→ Aim of the exercise:
Up to and including the line that contains "copper_diameter = 80; // [74:0.1:84]", write out each line of the material from its first line, exactly.
** Start of Provided data **
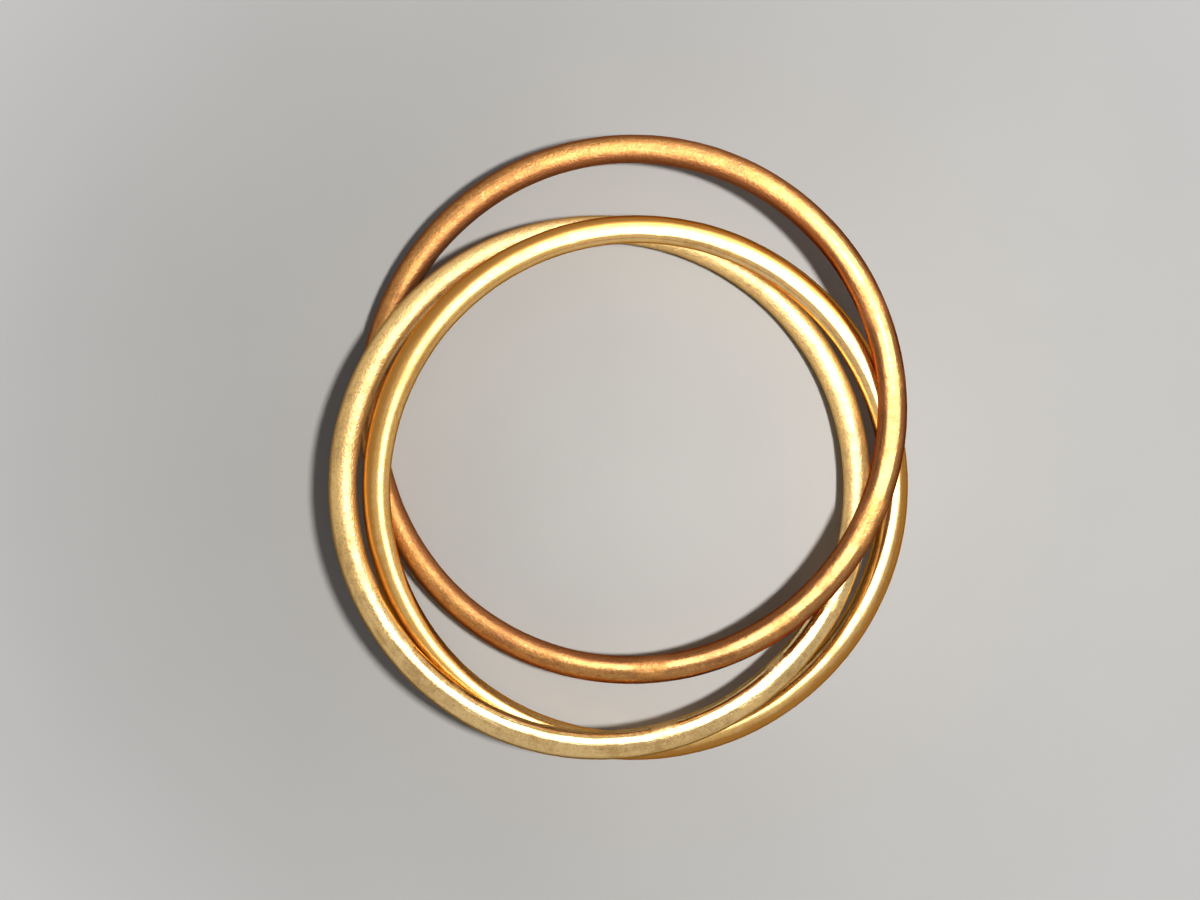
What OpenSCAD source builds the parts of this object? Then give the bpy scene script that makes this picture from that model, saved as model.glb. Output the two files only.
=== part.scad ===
// Three linked metal rings, lying in a shallow stack as they settle on a flat surface.
//
// The rest surface is z = 0, +Z is up, and the origin is the middle of the stack's
// bounding box in plan. Each ring is one closed loop of round rod: a circle of
// centreline around its own axis, tilted and set down so that the rods pass over
// and under one another without touching.

/* [Rod and rings] */
// Diameter of the round rod that every ring is made of (mm)
rod_diameter = 4; // [3:0.1:4.2]
// Outside diameter of the outer brass ring (mm)
outer_brass_diameter = 79.2; // [74:0.1:84]
// Outside diameter of the inner brass ring (mm)
inner_brass_diameter = 80; // [74:0.1:84]
// Outside diameter of the copper ring (mm)
copper_diameter = 80; // [74:0.1:84]

/* [Outer brass ring as laid] */
// Centre of the outer brass ring, left to right (mm)
outer_brass_x = -2.65; // [-6:0.05:2]
// Centre of the outer brass ring, front to back (mm)
outer_brass_y = -4.48; // [-8:0.01:0]
// Height of the outer brass ring's centre above the surface (mm)
outer_brass_z = 5.16; // [4:0.01:8]
// Tilt of the outer brass ring about the left to right line (degrees)
outer_brass_tilt_x = -3.24; // [-8:0.01:8]
// Tilt of the outer brass ring about the front to back line (degrees)
outer_brass_tilt_y = 3.56; // [-8:0.01:8]

/* [Inner brass ring as laid] */
// Centre of the inner brass ring, left to right (mm)
inner_brass_x = 2.25; // [-2:0.05:6]
// Centre of the inner brass ring, front to back (mm)
inner_brass_y = -6.03; // [-10:0.01:-2]
// Height of the inner brass ring's centre above the surface (mm)
inner_brass_z = 4.75; // [4:0.01:8]
// Tilt of the inner brass ring about the left to right line (degrees)
inner_brass_tilt_x = 3.33; // [-8:0.01:8]
// Tilt of the inner brass ring about the front to back line (degrees)
inner_brass_tilt_y = 2.47; // [-8:0.01:8]

/* [Copper ring as laid] */
// Centre of the copper ring, left to right (mm)
copper_x = 0.19; // [-4:0.01:4]
// Centre of the copper ring, front to back (mm)
copper_y = 5.98; // [2:0.01:10]
// Height of the copper ring's centre above the surface (mm)
copper_z = 5.12; // [4:0.01:8]
// Tilt of the copper ring about the left to right line (degrees)
copper_tilt_x = 0.61; // [-8:0.01:8]
// Tilt of the copper ring about the front to back line (degrees)
copper_tilt_y = -4.67; // [-8:0.01:8]

/* [Hidden] */
rod_r = rod_diameter / 2;

// A closed ring of round rod, flat on the XY plane and centred on the origin.
module rod_ring(outside_diameter) {
    rotate_extrude($fn = 240)
        translate([outside_diameter / 2 - rod_r, 0])
            circle(r = rod_r, $fn = 64);
}

// Sets a ring down: first the tilts about its own centre, then the move.
module laid(x, y, z, tilt_x, tilt_y) {
    translate([x, y, z])
        rotate([tilt_x, tilt_y, 0])
            children();
}

module outer_brass_ring() {
    color([0.80, 0.66, 0.38])
        laid(outer_brass_x, outer_brass_y, outer_brass_z, outer_brass_tilt_x, outer_brass_tilt_y)
            rod_ring(outer_brass_diameter);
}

module inner_brass_ring() {
    color([0.85, 0.64, 0.28])
        laid(inner_brass_x, inner_brass_y, inner_brass_z, inner_brass_tilt_x, inner_brass_tilt_y)
            rod_ring(inner_brass_diameter);
}

module copper_ring() {
    color([0.66, 0.42, 0.27])
        laid(copper_x, copper_y, copper_z, copper_tilt_x, copper_tilt_y)
            rod_ring(copper_diameter);
}

outer_brass_ring();
inner_brass_ring();
copper_ring();
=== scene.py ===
"""Three linked metal rings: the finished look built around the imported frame.

Each ring is a closed loop of round rod that was bent, brazed shut and filed by hand. The
script swaps the plain rings of the frame for worn ones with the same centre, tilt and
size, gives each its metal, and sets them on a pale floor. The lamps are placed for their
highlights: nothing mirrors the key lamp, and the card and spark lamp are only mirrored.
"""

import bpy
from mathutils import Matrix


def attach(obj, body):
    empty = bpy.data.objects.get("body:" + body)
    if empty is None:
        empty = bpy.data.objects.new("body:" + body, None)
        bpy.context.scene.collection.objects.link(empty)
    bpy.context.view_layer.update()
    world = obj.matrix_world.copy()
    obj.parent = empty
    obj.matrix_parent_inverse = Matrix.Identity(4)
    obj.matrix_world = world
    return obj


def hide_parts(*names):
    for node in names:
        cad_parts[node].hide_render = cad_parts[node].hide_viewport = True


bl_info = {
    "name": "Linked metal rings",
    "version": (1, 0, 0),
    "blender": (4, 5, 0),
    "location": "3D View > Sidebar > Rings",
    "description": "Builds three linked rings of brass and copper rod and their stage",
    "category": "Object",
}

import math
import random

import bmesh
import bpy
import numpy as np
from bpy.props import FloatProperty, FloatVectorProperty, IntProperty, PointerProperty
from bpy.types import Operator, Panel, PropertyGroup
from mathutils import Matrix, Vector

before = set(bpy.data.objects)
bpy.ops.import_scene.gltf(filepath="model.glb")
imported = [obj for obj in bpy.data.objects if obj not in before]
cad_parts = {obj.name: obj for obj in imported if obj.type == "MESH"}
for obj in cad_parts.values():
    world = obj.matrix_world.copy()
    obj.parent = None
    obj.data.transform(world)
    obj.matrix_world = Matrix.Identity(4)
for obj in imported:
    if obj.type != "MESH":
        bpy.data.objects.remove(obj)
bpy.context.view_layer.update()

MM = 0.001

# Names of the mesh attributes that the metals read.
WAY_ROUND_RING = "way_round_ring"
WAY_ROUND_ROD = "way_round_rod"


# ---------------------------------------------------------------- settings


def tint(name, description, default):
    return FloatVectorProperty(
        name=name, description=description, default=default, subtype="COLOR", min=0, max=1
    )


def length(name, description, default):
    return FloatProperty(
        name=name, description=description, default=default, subtype="DISTANCE", min=0,
        precision=5,
    )


def share(name, description, default):
    return FloatProperty(
        name=name, description=description, default=default, subtype="FACTOR", min=0, max=1
    )


def bearing(name, description, degrees):
    return FloatProperty(
        name=name, description=description, default=math.radians(degrees), subtype="ANGLE"
    )


class OuterBrassSettings(PropertyGroup):
    metal: tint("Metal", "Clean brass of the outer ring", (0.98, 0.68, 0.28))
    # This dull colour is both patina in patches and painted shade on the rod's flanks.
    tarnish_and_flank_shade: tint("Tarnish", "Dull film on the outer ring", (0.50, 0.31, 0.12))
    rubbed: tint("Rubbed", "Bare metal in scratches and flecks", (1.0, 0.83, 0.50))
    satin: share("Satin roughness", "Roughness on the unrubbed side", 0.46)
    gloss: share("Rubbed roughness", "Roughness on the side polished by handling", 0.13)
    # This bearing also places the paler colour that paints the highlight.
    polished_highlight_side: bearing("Rubbed side", "Bearing of the most handled side", -85)
    tarnish_cover: share("Tarnish cover", "How much of the rod the dull film covers", 0.35)
    speckle: share("Speckle", "Contrast of the fine sandy speckle", 0.50)
    # Lean and edge place a lighter top face, a painted highlight, with painted shade on the flanks.
    lean: bearing("Rubbed lean", "How far the rubbed face leans to the inside", 20)
    lit_face_edge: share("Rubbed edge", "How narrow the rubbed face is round the rod", 0.25)
    grain: length("Grain depth", "Depth of the drawn grain along the rod", 0.000010)
    dimples: length("Dimple depth", "Depth of the sandy texture", 0.000120)
    joint: bearing("Brazed joint", "Bearing of the line where the rod ends meet", 178.5)
    seed: IntProperty(name="Seed", description="Picks the wear pattern", default=11, min=0)


class InnerBrassSettings(PropertyGroup):
    metal: tint("Metal", "Clean brass of the inner ring", (0.98, 0.62, 0.20))
    # This dull colour is both patina in patches and painted shade on the rod's flanks.
    tarnish_and_flank_shade: tint("Tarnish", "Dull film on the inner ring", (0.55, 0.275, 0.07))
    rubbed: tint("Rubbed", "Bare metal in scratches and flecks", (1.0, 0.88, 0.58))
    satin: share("Satin roughness", "Roughness on the unrubbed side", 0.24)
    gloss: share("Rubbed roughness", "Roughness on the side polished by handling", 0.17)
    # This bearing also places the paler colour that paints the highlight.
    polished_highlight_side: bearing("Rubbed side", "Bearing of the most handled side", 20)
    tarnish_cover: share("Tarnish cover", "How much of the rod the dull film covers", 0.25)
    speckle: share("Speckle", "Contrast of the fine sandy speckle", 0.15)
    # Lean and edge place a lighter top face, a painted highlight, with painted shade on the flanks.
    lean: bearing("Rubbed lean", "How far the rubbed face leans to the inside", 38)
    lit_face_edge: share("Rubbed edge", "How narrow the rubbed face is round the rod", 0.60)
    grain: length("Grain depth", "Depth of the drawn grain along the rod", 0.000004)
    dimples: length("Dimple depth", "Depth of the sandy texture", 0.000010)
    joint: bearing("Brazed joint", "Bearing of the line where the rod ends meet", 12)
    seed: IntProperty(name="Seed", description="Picks the wear pattern", default=23, min=0)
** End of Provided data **
→ Output:
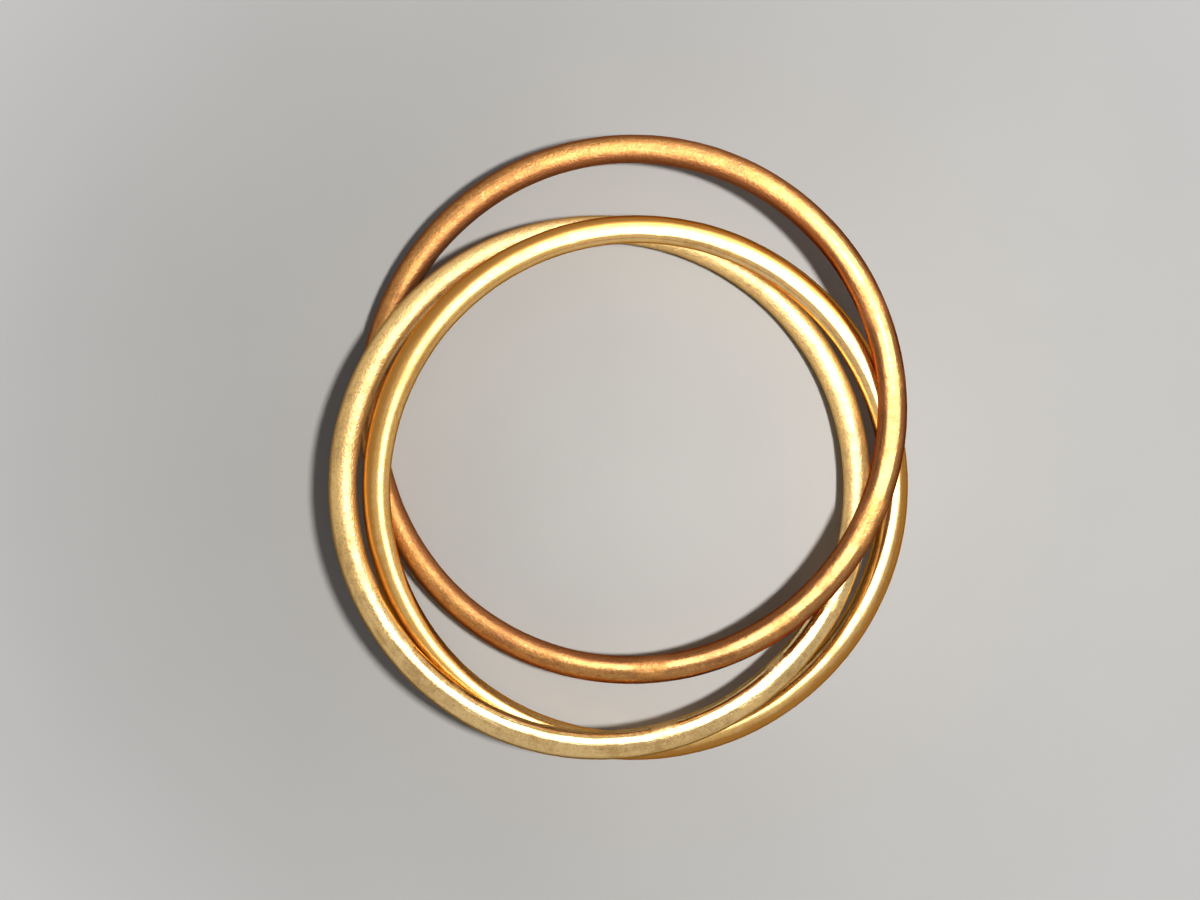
What OpenSCAD source builds the parts of this object? Then give the bpy scene script that makes this picture from that model, saved as model.glb. Output the two files only.
=== part.scad ===
// Three linked metal rings, lying in a shallow stack as they settle on a flat surface.
//
// The rest surface is z = 0, +Z is up, and the origin is the middle of the stack's
// bounding box in plan. Each ring is one closed loop of round rod: a circle of
// centreline around its own axis, tilted and set down so that the rods pass over
// and under one another without touching.

/* [Rod and rings] */
// Diameter of the round rod that every ring is made of (mm)
rod_diameter = 4; // [3:0.1:4.2]
// Outside diameter of the outer brass ring (mm)
outer_brass_diameter = 79.2; // [74:0.1:84]
// Outside diameter of the inner brass ring (mm)
inner_brass_diameter = 80; // [74:0.1:84]
// Outside diameter of the copper ring (mm)
copper_diameter = 80; // [74:0.1:84]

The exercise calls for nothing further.